SHI-Labs / Neighborhood-Attention-Transformer

Neighborhood Attention Transformer, arxiv 2022 / CVPR 2023. Dilated Neighborhood Attention Transformer, arxiv 2022
MIT License
1.05k stars 86 forks source link

Questions about the algorithm speed. #13

Closed jikerWRN closed 2 years ago

jikerWRN commented 2 years ago

Hi, thanks for your good work. I notice that the paper does not compare the algorithm speed. I would like to know the speed comparison of NAT vs swin-Transformer, and CNN model. Thanks!

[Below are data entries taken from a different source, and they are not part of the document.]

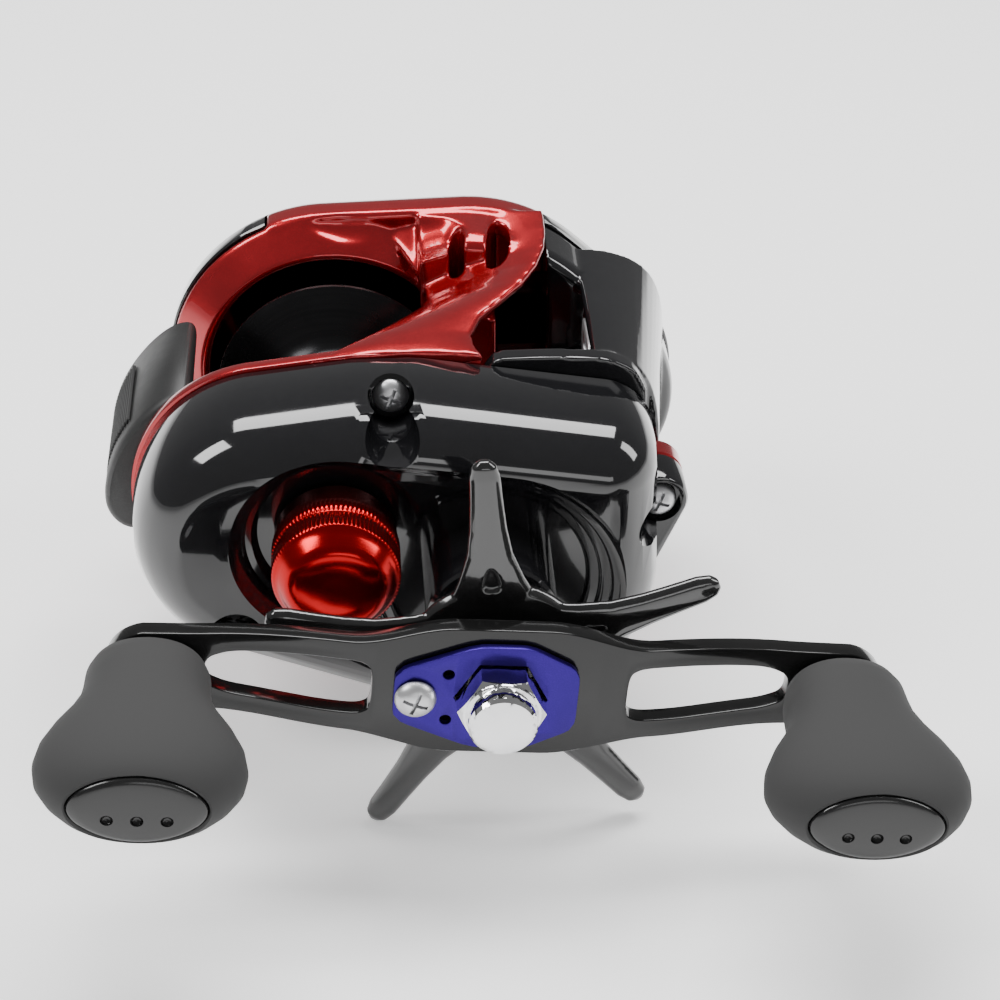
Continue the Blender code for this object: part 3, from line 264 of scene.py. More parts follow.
# ---- shaping ----------------------------------------------------------------------------
class Form:
    """A shape being made with bmesh operators, in millimetres from the spool's axis."""

    def __init__(self) -> None:
        """Start empty."""
        self.bm = bmesh.new()

    def loop(self, points: Iterable[Point]) -> list[bmesh.types.BMEdge]:
        """Add a closed run of edges through the points and give back its edges."""
        verts = [self.bm.verts.new(point) for point in points]
        return [self.bm.edges.new(pair) for pair in zip(verts, verts[1:] + verts[:1])]

    def tidy(self, gap: float = 1e-4) -> "Form":
        """Merge doubles and turn the faces outwards."""
        bmesh.ops.remove_doubles(self.bm, verts=self.bm.verts, dist=gap)
        bmesh.ops.recalc_face_normals(self.bm, faces=self.bm.faces)
        return self

    def soften(self, width: float, segments: int = 2, angle: float = 35.0) -> "Form":
        """Bevel the sharp edges.

        Args:
            width: of the bevel, in millimetres.
            segments: of the bevel.
            angle: edges sharper than this, in degrees, are bevelled.

        Returns:
            The same form.
        """
        sharp = [edge for edge in self.bm.edges
                 if len(edge.link_faces) == 2 and edge.calc_face_angle(0.0) > math.radians(angle)]
        bmesh.ops.bevel(self.bm, geom=sharp, offset=width, offset_type="OFFSET", segments=segments,
                        profile=0.5, affect="EDGES", clamp_overlap=True, material=-1)
        return self

    def moved(self, change: Callable[[Vector], Vector]) -> "Form":
        """Move every vertex by a rule that takes and gives a place."""
        for vert in self.bm.verts:
            vert.co = change(vert.co.copy())
        return self

    def turned_by(self, matrix: Matrix) -> "Form":
        """Put the shape through a matrix."""
        bmesh.ops.transform(self.bm, matrix=matrix, verts=self.bm.verts)
        return self

    def mesh(self, name: str) -> bpy.types.Mesh:
        """Give the shape as a mesh and free the bmesh."""
        made = bpy.data.meshes.new(name)
        self.bm.to_mesh(made)
        self.bm.free()
        return made


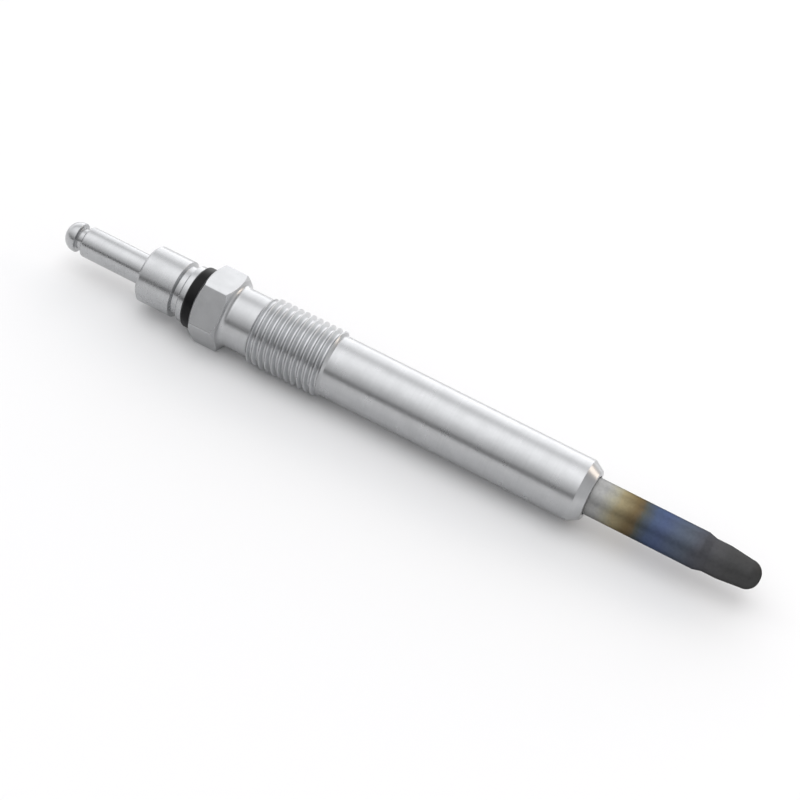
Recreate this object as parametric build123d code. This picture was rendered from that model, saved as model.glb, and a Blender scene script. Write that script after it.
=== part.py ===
from build123d import *
import os
from math import cos, degrees, pi, radians, sin, tan

# Sheathed diesel glow plug for an M10 x 1 hole, lying on its side.
# Millimetres. +X runs along the axis towards the glowing tip, +Z is up.
# X = 0 is the plane where the sealing cone leaves the shank, so it is what the engine locates.
# A flat of the hexagon faces down.

# Shell: sealing cone and nose
seat_angle = 63.0  # included angle of the sealing cone
seat_length = 1.5
nose_rounding = 0.25
nose_gap = 0.2  # open ring between the nose and the glow tube, radially
nose_gap_depth = 2.5

# Shell: shank, thread and neck
shank_dia = 8.85
shank_length = 37.2
thread_dia = 9.8  # major diameter of M10 x 1 near its lower limit
thread_pitch = 1.0
thread_angle = 60.0  # between the two flanks of the groove
thread_length = 11.6
thread_lead_in = 45.0  # angle of the bevels at both ends of the thread, from the axis
thread_groove_start = 309.6  # where the groove begins, turned about the axis from the top
neck_dia = 8.7
neck_length = 3.95
neck_rounding = 0.95

# Shell: hexagon
hexagon_across_flats = 10.0
hexagon_length = 4.9
hexagon_bevel = 30.0  # angle of the bevels at both ends, from the end face
hexagon_face_dia = 9.0

# Shell: bore
seal_chamber_dia = 6.2
seal_chamber_depth = 7.0
tube_clearance = 0.15  # bore to tube behind the gripping stretch, radially
press_length = 18.0  # stretch of bore that grips the glow tube
press_start = 1.0  # from the seat plane back to the gripping stretch

# Glow tube
tube_dia = 5.3
tube_wall = 0.5
tube_inside_length = 22.0  # from the seat plane back to the tube's open end
tube_reach = 17.2  # from the seat plane to the swaged step
swage_length = 1.15
swage_rounding = 0.6
tip_dia = 4.7
tip_land = 2.1
taper_length = 3.2
taper_end_dia = 3.98
tip_flat_dia = 0.28

# Heater filling
coil_dia = 2.0  # to the middle of the wire
coil_wire_dia = 0.36
regulating_pitch = 0.6
heating_pitch = 1.05
heating_length = 11.3
coil_gap = 0.02  # room around the coils and at their weld
seal_inset = 0.3
heater_seal_length = 2.7

# Terminal stud
stud_dia = 4.0
stud_engagement = 6.0  # length inside the terminal
stud_drill_space = 0.4
stud_step_back = 1.5  # the thick part ends this far behind the tube
stud_shank_dia = 2.5
stud_shank_length = 14.5
stud_nose_length = 2.5

# Insulating washer and double gasket
washer_dia = 8.95
washer_thickness = 1.5
washer_rounding = 0.4
spigot_length = 2.0
insulation_gap = 0.05  # washer to stud and spigot to bore, radially
gasket_length = 4.6
gasket_waist = 0.35  # depth of the hollow between its two lips
gasket_lip_length = 1.3

# Terminal
band_length = 0.85
groove_length = 1.3
groove_depth = 0.6
groove_floor = 0.25
groove_wall_lean = 0.1
groove_foot_rounding = 0.6  # where its floor turns into the sloping side
groove_brow_rounding = 1.0  # where the sloping side meets the band
collar_dia = 8.3
collar_length = 5.4
collar_bevel = 0.35
edge_rounding = 0.1
pin_dia = 4.45
pin_length = 10.65
shoulder_rounding = 0.5
pin_neck_dia = 3.06
pin_neck_length = 0.65
head_dia = 4.3
head_rim = 0.3
head_flat_dia = 0.7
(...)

alihassanijr commented 2 years ago

Hello and thank you for your interest. We did not discuss that in this version of the paper, because the implementation (the CUDA kernel) is still a work in progress. Because both training and inference speeds are largely dependent on the implementation, it would not make sense to compare them at this stage. However, with the current version of the kernel that is publicly released, we found that NAT-Mini is faster in ImageNet classification inference than Swin-Tiny, and NAT-Tiny is as fast as Swin-Tiny. However, we found that NAT-Small and Base are slower than their Swin counterparts, due to the inefficiency still present in our kernel, which we are working on. Note that these speeds are all subject to input sizes, therefore with bigger models (more channels), or larger inputs (larger resolution), they will be different.

I hope this answers your question, but please let me know if you need further clarification.

jikerWRN commented 2 years ago

Ok, thanks for your reply!